[A block of data]
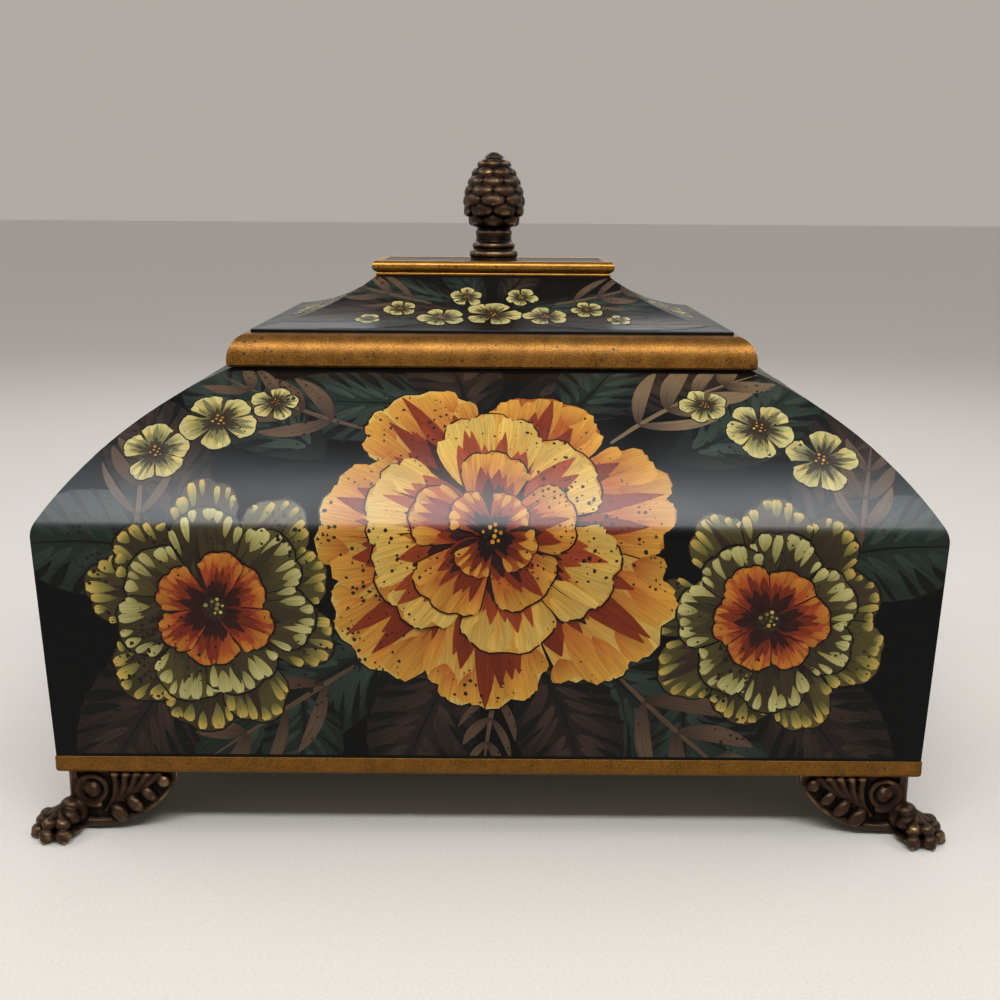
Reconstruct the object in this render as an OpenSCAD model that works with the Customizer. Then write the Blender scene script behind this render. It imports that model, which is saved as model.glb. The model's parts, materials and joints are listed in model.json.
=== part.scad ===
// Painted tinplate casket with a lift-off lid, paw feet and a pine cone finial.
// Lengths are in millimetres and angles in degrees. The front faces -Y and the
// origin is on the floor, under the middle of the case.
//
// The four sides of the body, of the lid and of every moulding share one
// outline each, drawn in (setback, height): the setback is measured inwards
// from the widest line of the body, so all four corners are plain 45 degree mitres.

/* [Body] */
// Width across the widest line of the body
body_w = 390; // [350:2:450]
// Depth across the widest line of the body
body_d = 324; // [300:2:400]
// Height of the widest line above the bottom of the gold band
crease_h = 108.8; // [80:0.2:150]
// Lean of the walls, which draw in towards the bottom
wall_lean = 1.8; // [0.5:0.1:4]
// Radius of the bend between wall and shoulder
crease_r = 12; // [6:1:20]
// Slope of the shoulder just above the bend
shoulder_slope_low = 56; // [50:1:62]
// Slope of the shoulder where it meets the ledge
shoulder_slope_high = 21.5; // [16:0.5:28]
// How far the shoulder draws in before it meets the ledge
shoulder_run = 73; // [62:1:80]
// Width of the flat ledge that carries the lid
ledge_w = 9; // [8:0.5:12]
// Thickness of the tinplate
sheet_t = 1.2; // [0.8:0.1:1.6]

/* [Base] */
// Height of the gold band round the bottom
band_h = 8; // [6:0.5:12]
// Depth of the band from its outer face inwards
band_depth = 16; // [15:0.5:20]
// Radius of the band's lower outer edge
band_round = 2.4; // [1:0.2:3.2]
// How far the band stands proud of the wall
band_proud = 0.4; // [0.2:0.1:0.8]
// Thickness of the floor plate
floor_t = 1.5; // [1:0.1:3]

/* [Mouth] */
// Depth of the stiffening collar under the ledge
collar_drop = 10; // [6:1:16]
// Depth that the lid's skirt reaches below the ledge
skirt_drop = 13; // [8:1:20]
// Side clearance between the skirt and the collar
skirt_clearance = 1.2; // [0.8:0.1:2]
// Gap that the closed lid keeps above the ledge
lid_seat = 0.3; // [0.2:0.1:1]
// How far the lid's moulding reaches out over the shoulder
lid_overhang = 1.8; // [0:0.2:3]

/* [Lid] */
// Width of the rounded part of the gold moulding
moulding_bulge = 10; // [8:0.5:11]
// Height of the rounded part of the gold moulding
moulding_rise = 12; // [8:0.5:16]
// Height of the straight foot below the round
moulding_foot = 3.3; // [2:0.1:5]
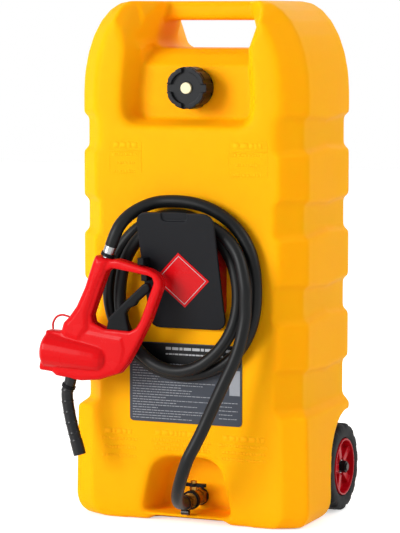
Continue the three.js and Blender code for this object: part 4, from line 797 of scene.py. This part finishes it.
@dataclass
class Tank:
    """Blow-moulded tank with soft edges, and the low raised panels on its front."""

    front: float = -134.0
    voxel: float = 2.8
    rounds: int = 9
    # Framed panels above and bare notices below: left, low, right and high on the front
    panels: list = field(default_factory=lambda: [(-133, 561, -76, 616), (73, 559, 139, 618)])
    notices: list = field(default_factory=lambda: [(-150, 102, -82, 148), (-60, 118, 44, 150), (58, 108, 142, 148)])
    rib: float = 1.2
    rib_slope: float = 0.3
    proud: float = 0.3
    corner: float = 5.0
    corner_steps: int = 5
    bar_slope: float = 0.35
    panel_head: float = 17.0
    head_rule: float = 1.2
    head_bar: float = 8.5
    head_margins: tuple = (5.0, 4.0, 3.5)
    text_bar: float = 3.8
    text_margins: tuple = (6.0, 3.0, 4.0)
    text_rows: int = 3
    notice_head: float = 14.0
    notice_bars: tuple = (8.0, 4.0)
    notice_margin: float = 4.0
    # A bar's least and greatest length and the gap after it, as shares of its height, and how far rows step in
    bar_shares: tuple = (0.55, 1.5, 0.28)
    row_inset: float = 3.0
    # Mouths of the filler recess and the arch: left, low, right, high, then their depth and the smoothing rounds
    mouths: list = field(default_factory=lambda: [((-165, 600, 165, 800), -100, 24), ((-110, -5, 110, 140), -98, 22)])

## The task
Produce only the lines from the line containing "Continue the three.js" through the line containing "tank with soft", inclusive of both, exactly as they stand in the entries above.

## Output for this exercise
Continue the three.js and Blender code for this object: part 4, from line 797 of scene.py. This part finishes it.
@dataclass
class Tank:
    """Blow-moulded tank with soft edges, and the low raised panels on its front."""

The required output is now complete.